» **Instructions to follow**:
From the line with "make_binding()" to the line with "in imported if", both lines included, set down exactly those lines, please, and no others.

» **Input records**:
◇ ◇ ◇ ◇ ◇
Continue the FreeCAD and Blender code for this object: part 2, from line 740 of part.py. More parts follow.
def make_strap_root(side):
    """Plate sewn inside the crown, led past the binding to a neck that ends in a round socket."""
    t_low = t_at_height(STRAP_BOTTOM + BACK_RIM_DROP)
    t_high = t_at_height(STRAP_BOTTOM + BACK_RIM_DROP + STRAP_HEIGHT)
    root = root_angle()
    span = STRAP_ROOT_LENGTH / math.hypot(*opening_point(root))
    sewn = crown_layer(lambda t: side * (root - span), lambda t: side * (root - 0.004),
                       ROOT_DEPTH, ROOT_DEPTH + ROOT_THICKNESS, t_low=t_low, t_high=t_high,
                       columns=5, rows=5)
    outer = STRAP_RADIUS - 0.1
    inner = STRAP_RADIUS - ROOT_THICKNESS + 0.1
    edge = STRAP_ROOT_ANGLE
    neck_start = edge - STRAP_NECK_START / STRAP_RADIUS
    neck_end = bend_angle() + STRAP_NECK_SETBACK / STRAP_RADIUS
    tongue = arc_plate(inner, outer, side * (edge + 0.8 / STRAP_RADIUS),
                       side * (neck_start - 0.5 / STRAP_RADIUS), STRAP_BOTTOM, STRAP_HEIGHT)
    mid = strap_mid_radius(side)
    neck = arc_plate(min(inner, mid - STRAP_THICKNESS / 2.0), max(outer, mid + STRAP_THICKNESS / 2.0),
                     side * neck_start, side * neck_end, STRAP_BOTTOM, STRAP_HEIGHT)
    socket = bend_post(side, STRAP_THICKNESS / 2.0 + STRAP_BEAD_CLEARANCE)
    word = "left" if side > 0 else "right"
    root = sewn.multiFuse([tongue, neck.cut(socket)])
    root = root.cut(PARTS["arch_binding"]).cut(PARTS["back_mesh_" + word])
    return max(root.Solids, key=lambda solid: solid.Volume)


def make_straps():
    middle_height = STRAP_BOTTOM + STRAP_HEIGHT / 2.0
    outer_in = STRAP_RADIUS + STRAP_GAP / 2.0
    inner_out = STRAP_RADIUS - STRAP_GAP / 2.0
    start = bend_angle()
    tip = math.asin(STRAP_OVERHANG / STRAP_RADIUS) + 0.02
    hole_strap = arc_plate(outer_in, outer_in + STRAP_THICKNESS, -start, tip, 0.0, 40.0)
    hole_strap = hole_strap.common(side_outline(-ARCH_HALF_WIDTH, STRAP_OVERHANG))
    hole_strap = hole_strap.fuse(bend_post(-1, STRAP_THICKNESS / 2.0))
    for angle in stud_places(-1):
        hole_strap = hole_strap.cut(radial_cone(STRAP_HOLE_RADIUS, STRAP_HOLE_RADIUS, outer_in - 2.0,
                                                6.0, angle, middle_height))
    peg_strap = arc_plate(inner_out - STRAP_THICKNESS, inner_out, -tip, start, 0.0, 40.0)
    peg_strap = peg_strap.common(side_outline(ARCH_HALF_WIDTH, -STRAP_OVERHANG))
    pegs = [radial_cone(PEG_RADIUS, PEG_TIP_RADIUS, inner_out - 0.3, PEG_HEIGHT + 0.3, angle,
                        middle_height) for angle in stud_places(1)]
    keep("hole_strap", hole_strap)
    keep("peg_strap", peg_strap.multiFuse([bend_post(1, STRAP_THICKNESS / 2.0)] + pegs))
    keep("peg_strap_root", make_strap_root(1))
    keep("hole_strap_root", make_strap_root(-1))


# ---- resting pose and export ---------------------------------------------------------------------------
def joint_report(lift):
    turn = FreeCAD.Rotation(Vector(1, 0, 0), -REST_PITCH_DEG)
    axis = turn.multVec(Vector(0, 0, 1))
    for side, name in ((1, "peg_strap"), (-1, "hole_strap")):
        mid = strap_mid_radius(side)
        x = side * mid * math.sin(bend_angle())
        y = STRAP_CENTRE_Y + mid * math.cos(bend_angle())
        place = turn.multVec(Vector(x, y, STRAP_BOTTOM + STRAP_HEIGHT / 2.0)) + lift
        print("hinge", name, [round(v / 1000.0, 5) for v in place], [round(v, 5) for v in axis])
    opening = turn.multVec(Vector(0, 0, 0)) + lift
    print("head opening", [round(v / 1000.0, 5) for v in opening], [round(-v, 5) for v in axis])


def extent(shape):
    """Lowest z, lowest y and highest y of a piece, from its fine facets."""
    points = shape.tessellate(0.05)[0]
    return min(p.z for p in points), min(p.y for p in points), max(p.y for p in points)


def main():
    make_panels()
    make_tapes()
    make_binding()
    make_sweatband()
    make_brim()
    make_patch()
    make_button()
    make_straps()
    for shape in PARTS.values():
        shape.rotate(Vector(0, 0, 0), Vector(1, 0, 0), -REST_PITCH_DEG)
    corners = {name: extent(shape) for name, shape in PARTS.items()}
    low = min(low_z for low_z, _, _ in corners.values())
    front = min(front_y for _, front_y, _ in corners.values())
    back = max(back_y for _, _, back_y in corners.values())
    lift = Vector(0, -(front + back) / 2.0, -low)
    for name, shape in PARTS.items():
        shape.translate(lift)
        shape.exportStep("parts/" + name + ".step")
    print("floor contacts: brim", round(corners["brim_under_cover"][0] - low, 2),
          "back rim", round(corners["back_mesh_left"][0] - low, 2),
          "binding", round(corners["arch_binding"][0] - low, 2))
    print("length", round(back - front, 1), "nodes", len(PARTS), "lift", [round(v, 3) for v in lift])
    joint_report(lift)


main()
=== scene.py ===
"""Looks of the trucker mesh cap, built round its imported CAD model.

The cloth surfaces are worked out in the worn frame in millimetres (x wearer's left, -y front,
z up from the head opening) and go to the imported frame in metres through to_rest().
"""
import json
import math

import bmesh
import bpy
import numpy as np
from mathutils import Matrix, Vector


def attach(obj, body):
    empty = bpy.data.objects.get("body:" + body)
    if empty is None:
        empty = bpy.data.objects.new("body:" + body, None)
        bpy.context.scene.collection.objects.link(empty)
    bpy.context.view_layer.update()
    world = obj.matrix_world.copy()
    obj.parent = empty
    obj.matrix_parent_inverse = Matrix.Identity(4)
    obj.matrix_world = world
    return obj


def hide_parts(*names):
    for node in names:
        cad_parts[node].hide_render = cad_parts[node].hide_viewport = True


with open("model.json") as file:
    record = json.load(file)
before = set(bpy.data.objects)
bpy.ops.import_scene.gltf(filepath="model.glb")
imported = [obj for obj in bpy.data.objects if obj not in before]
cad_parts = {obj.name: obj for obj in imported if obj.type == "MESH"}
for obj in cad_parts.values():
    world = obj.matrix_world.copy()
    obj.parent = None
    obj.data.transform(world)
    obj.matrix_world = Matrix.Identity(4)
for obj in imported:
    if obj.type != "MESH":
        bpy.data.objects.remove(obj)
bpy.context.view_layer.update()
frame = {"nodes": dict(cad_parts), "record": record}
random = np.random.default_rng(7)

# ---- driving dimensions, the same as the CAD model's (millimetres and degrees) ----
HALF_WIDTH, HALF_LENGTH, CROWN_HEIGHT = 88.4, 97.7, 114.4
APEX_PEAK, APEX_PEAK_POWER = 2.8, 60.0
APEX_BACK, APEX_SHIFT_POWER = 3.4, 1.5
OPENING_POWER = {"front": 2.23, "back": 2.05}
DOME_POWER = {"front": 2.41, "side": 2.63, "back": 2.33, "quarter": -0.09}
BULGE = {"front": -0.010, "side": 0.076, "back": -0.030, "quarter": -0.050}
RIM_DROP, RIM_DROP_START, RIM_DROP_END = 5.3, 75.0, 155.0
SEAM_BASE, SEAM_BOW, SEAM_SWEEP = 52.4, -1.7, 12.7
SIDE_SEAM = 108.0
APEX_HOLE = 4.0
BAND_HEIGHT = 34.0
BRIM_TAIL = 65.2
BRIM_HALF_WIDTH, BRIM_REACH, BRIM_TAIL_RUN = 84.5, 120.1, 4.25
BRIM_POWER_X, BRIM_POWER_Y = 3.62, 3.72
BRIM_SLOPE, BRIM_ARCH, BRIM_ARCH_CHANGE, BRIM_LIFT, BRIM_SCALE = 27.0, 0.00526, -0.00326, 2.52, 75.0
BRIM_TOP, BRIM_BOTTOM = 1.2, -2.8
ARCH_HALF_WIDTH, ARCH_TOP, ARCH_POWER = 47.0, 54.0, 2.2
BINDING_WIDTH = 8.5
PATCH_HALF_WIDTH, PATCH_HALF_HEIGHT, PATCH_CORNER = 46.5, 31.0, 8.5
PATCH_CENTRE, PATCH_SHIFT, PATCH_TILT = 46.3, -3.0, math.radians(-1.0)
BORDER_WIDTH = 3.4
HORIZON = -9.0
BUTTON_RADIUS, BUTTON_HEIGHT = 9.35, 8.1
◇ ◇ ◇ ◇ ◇
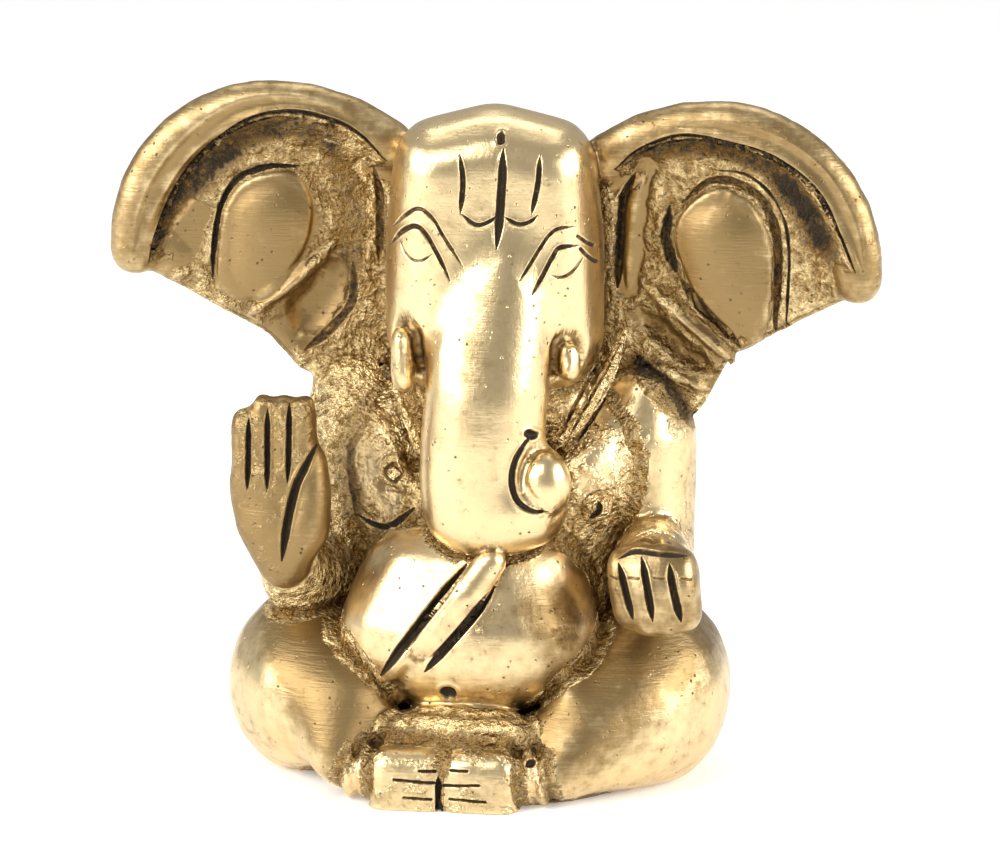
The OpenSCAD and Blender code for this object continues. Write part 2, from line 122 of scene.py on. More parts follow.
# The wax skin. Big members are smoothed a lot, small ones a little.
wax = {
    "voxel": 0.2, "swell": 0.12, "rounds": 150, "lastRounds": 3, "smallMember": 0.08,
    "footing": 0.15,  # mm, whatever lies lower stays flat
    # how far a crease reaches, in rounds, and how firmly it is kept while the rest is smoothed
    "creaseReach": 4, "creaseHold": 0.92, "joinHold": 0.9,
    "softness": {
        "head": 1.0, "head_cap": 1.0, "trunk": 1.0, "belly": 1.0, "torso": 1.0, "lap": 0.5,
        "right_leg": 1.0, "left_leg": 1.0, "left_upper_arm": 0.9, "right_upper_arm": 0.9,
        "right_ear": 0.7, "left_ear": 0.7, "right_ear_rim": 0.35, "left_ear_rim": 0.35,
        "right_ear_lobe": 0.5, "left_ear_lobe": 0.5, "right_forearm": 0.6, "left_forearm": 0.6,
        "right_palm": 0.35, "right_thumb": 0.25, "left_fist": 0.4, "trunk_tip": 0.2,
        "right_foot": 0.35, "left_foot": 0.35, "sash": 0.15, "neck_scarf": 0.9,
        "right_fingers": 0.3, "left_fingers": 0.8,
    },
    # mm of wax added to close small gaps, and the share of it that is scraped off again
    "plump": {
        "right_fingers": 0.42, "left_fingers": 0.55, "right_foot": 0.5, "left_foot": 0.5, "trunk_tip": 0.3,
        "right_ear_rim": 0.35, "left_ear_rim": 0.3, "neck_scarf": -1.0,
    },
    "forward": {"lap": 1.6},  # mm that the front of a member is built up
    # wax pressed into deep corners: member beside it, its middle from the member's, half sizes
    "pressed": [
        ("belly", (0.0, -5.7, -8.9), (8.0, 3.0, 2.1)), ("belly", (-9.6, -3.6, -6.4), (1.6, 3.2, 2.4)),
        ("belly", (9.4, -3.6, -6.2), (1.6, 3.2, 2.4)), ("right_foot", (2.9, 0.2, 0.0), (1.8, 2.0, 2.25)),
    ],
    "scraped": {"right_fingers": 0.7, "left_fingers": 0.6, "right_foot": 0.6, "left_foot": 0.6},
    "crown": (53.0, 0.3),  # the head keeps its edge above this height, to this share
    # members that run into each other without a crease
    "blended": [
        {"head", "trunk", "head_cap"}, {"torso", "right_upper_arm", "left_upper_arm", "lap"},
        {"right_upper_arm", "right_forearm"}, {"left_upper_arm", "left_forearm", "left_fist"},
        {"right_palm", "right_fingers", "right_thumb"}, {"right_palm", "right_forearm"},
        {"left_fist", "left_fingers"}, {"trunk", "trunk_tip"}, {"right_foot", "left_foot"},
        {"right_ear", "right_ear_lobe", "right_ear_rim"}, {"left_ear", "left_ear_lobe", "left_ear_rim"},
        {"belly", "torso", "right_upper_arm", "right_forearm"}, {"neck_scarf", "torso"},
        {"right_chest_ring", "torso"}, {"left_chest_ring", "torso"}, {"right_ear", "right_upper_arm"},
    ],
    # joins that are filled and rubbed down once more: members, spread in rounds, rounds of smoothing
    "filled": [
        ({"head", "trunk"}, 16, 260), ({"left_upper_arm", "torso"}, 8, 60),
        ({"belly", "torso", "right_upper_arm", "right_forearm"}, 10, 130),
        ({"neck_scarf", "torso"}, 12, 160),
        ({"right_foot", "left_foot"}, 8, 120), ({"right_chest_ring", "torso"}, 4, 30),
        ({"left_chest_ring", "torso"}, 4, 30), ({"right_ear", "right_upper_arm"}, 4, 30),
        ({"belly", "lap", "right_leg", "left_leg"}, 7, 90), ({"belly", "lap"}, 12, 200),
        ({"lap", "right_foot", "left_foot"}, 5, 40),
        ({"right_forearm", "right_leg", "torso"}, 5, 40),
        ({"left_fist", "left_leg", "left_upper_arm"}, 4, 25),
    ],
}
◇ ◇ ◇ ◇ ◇
» **Response below**:
    make_binding()
    make_sweatband()
    make_brim()
    make_patch()
    make_button()
    make_straps()
    for shape in PARTS.values():
        shape.rotate(Vector(0, 0, 0), Vector(1, 0, 0), -REST_PITCH_DEG)
    corners = {name: extent(shape) for name, shape in PARTS.items()}
    low = min(low_z for low_z, _, _ in corners.values())
    front = min(front_y for _, front_y, _ in corners.values())
    back = max(back_y for _, _, back_y in corners.values())
    lift = Vector(0, -(front + back) / 2.0, -low)
    for name, shape in PARTS.items():
        shape.translate(lift)
        shape.exportStep("parts/" + name + ".step")
    print("floor contacts: brim", round(corners["brim_under_cover"][0] - low, 2),
          "back rim", round(corners["back_mesh_left"][0] - low, 2),
          "binding", round(corners["arch_binding"][0] - low, 2))
    print("length", round(back - front, 1), "nodes", len(PARTS), "lift", [round(v, 3) for v in lift])
    joint_report(lift)


main()
=== scene.py ===
"""Looks of the trucker mesh cap, built round its imported CAD model.

The cloth surfaces are worked out in the worn frame in millimetres (x wearer's left, -y front,
z up from the head opening) and go to the imported frame in metres through to_rest().
"""
import json
import math

import bmesh
import bpy
import numpy as np
from mathutils import Matrix, Vector


def attach(obj, body):
    empty = bpy.data.objects.get("body:" + body)
    if empty is None:
        empty = bpy.data.objects.new("body:" + body, None)
        bpy.context.scene.collection.objects.link(empty)
    bpy.context.view_layer.update()
    world = obj.matrix_world.copy()
    obj.parent = empty
    obj.matrix_parent_inverse = Matrix.Identity(4)
    obj.matrix_world = world
    return obj


def hide_parts(*names):
    for node in names:
        cad_parts[node].hide_render = cad_parts[node].hide_viewport = True


with open("model.json") as file:
    record = json.load(file)
before = set(bpy.data.objects)
bpy.ops.import_scene.gltf(filepath="model.glb")
imported = [obj for obj in bpy.data.objects if obj not in before]
cad_parts = {obj.name: obj for obj in imported if obj.type == "MESH"}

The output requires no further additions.